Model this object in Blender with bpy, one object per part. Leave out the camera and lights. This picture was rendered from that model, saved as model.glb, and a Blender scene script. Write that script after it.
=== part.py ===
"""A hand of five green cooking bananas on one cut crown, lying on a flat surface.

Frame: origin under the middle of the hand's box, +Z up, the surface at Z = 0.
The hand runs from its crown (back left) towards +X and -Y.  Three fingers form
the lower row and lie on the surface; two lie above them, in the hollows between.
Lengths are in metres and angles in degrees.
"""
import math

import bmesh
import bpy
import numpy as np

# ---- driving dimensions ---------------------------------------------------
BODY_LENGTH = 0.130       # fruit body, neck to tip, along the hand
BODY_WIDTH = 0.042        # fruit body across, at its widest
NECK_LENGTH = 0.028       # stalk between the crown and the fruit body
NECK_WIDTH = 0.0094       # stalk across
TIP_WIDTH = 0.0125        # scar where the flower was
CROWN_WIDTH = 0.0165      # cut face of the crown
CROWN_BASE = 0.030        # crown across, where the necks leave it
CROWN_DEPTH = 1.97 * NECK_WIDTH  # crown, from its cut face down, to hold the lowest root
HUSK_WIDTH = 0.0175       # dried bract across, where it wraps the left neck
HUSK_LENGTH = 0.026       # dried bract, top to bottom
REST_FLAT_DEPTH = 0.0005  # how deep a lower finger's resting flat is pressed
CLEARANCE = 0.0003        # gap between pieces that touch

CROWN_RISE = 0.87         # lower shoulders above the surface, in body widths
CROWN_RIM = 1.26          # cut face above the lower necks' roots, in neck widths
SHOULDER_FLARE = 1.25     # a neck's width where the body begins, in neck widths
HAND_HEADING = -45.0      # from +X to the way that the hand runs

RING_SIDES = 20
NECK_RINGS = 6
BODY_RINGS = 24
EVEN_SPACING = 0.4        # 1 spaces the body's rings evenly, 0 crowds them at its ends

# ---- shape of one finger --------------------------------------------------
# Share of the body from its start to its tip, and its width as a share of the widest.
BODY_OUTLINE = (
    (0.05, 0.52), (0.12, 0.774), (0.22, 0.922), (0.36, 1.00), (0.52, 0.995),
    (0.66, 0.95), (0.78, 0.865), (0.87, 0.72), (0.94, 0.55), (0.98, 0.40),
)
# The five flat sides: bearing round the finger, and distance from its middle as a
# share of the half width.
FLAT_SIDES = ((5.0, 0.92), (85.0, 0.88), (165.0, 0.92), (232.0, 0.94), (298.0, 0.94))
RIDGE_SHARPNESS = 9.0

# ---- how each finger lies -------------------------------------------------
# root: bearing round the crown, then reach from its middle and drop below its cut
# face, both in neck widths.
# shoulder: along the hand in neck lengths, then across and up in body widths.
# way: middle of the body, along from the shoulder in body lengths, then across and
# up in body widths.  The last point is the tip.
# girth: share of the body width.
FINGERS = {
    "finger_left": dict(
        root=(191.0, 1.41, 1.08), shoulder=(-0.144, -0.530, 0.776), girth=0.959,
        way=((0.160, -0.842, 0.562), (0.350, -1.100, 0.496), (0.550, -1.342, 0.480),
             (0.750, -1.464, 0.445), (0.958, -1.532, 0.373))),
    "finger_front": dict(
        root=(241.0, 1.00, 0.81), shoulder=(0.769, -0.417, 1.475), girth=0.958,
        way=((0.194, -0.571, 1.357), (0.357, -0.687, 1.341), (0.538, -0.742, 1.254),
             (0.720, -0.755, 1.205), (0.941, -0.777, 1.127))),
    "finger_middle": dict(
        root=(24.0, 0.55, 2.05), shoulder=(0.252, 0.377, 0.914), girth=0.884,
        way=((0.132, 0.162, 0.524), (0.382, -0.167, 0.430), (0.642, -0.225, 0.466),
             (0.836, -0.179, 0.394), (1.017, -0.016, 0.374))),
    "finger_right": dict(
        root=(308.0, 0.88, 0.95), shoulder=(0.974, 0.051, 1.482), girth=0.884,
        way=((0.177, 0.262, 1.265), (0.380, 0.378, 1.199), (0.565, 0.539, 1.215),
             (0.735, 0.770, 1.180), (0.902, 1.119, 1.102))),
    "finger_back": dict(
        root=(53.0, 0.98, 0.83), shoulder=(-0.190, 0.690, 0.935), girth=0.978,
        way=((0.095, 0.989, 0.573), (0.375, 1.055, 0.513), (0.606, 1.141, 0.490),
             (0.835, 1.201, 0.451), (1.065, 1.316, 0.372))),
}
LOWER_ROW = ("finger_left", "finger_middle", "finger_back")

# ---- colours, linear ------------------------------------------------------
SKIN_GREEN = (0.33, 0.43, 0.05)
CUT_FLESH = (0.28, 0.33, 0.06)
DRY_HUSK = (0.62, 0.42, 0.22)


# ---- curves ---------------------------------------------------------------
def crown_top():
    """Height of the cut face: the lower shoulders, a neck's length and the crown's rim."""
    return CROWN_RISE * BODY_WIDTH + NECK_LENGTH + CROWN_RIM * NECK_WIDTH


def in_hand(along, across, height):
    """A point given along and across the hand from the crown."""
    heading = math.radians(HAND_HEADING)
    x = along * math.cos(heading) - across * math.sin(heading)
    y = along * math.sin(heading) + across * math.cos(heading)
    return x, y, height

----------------

**STATED TASK**. Please transcribe, exactly and with nothing added, the lines from the first line of the material above through the line that contains "import numpy as np".

**CORRECT RESULT**.
Model this object in Blender with bpy, one object per part. Leave out the camera and lights. This picture was rendered from that model, saved as model.glb, and a Blender scene script. Write that script after it.
=== part.py ===
"""A hand of five green cooking bananas on one cut crown, lying on a flat surface.

Frame: origin under the middle of the hand's box, +Z up, the surface at Z = 0.
The hand runs from its crown (back left) towards +X and -Y.  Three fingers form
the lower row and lie on the surface; two lie above them, in the hollows between.
Lengths are in metres and angles in degrees.
"""
import math

import bmesh
import bpy
import numpy as np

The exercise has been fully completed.